- **WORK REQUIRED**: Where a line contains the string "scene", copy that line.
====
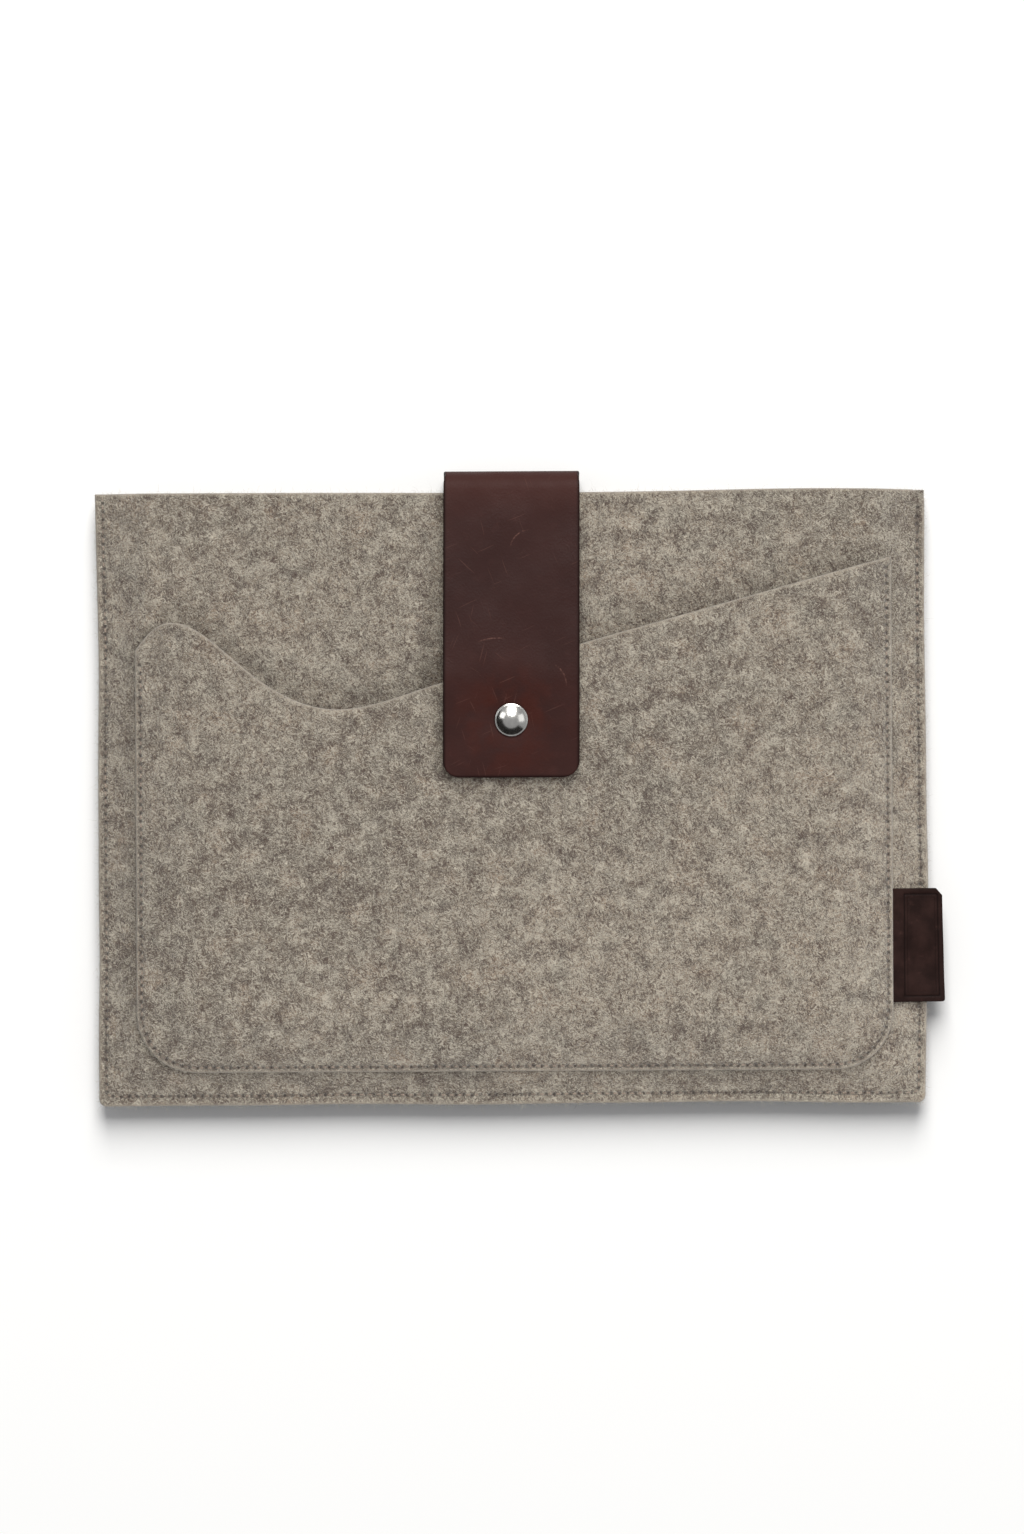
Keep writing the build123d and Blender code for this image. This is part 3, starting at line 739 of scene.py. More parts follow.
def rim_of(grid):
    """A grid's border, anticlockwise."""
    return np.concatenate([grid[:, 0], grid[-1, 1:], grid[-2::-1, -1], grid[0, -2:0:-1]])


def closed_sheet(
    name, top, bottom, material, marks_top, marks_bottom, swell=0.25 * MM, edge=1.0,
):
    """A closed sheet between an upper and a lower grid of points. Its rim runs from one to the
    other in loops that swell outwards by swell times sin(pi t), and bears the edge's mark."""
    n, m = top.shape[:2]
    index = np.arange(n * m).reshape(n, m)
    faces = [quads(index), quads(index + n * m)[:, ::-1]]
    upper, lower = rim_of(top), rim_of(bottom)
    tangent = np.roll(upper, -1, 0) - np.roll(upper, 1, 0)
    thick = upper - lower
    out = np.cross(tangent, thick)
    out /= np.maximum(np.linalg.norm(out, axis=1, keepdims=True), 1e-12)
    count, shares = len(upper), (0.2, 0.5, 0.8)
    points = [top.reshape(-1, 3), bottom.reshape(-1, 3)]
    marks = [marks_top.reshape(-1, 3), marks_bottom.reshape(-1, 3)]
    loops = [rim_of(index)]
    rim_marks = rim_of(marks_top).copy()
    rim_marks[:, 2] = edge
    for k, t in enumerate(shares):
        points.append(upper * (1 - t) + lower * t + out * swell * math.sin(math.pi * t))
        marks.append(rim_marks)
        loops.append(2 * n * m + k * count + np.arange(count))
    loops.append(rim_of(index) + n * m)
    for a, b in zip(loops[:-1], loops[1:]):
        faces.append(np.stack([b, np.roll(b, -1), np.roll(a, -1), a], axis=1))
    return new_piece(
        name, np.concatenate(points), np.concatenate(faces).tolist(), material,
        np.concatenate(marks),
    )


def felt_marks(x, y, row, edge):
    """Flat coordinates of felt: distance from a row of stitches, place along it counted in
    stitches, and a bell from 1 at the cut edge down to 0."""
    pitch = bpy.context.scene.sleeve_sizes.stitch_pitch
    ends = np.where(x < 0, row.left_top, row.right_top)
    off = np.where(y > ends, FAR, inset(x, y, row))
    return stacked(off, along(x, y, row) / pitch, bell(edge, 0, 0.8 * MM))


def plain_marks(x):
    """Flat coordinates of felt far from any row of stitches."""
    return stacked(FAR, x, 0)


def lifted(x, y, z):
    """Places in plan and heights, as points, with the outline's wander added."""
    return stacked(*wander(x, y), z)


def tubes(count, rings, sides):
    """Faces of closed tubes whose points run tube by tube, ring by ring and round each ring:
    walls between neighbouring rings and a cap at both ends."""
    index = np.arange(count * rings * sides).reshape(count, rings, sides)
    turned = np.roll(index, -1, axis=2)
    walls = np.stack([index[:, :-1], turned[:, :-1], turned[:, 1:], index[:, 1:]], axis=-1)
    caps = np.concatenate([index[:, 0, ::-1], index[:, -1]])
    return walls.reshape(-1, 4).tolist() + caps.tolist()


def rings_round(side, sides):
    """Unit places round a line's points: cos(turn) along side plus sin(turn) along Z."""
    turn = np.arange(sides) * 2 * np.pi / sides
    return np.cos(turn)[:, None] * side + np.sin(turn)[:, None] * np.array([0, 0, 1.0])


def fibres(name, roots, headings, lifts, lengths, radius, material, seed):
    """Loose fibres: three-sided tubes along short curled lines. A fibre leaves its root along
    its heading, turns steadily, and rises by its lift times sin(pi t)."""
    random = np.random.default_rng(seed)
    count, rings = len(roots), 5
    t = np.linspace(0, 1, rings)
    curl = random.uniform(-2.4, 2.4, (count, 1))
    angle = headings[:, None] + curl * t
    step = lengths[:, None] / (rings - 1)
    x = roots[:, 0:1] + np.cumsum(np.cos(angle) * step, axis=1)
    y = roots[:, 1:2] + np.cumsum(np.sin(angle) * step, axis=1)
    stray = random.uniform(-1, 1, (count, 1)) * 0.1 * MM
    z = roots[:, 2:3] + lifts[:, None] * np.sin(np.pi * t) + stray * t
    line = stacked(x, y, z)
    side = stacked(-np.sin(angle), np.cos(angle), 0)
    thin = radius * (1 - 0.75 * t)[None, :, None, None]
    points = line[:, :, None, :] + rings_round(side[:, :, None, :], 3) * thin
    return new_piece(name, points.reshape(-1, 3), tubes(count, rings, 3), material)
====
- **COMPLETED EXERCISE**:
Keep writing the build123d and Blender code for this image. This is part 3, starting at line 739 of scene.py. More parts follow.
    pitch = bpy.context.scene.sleeve_sizes.stitch_pitch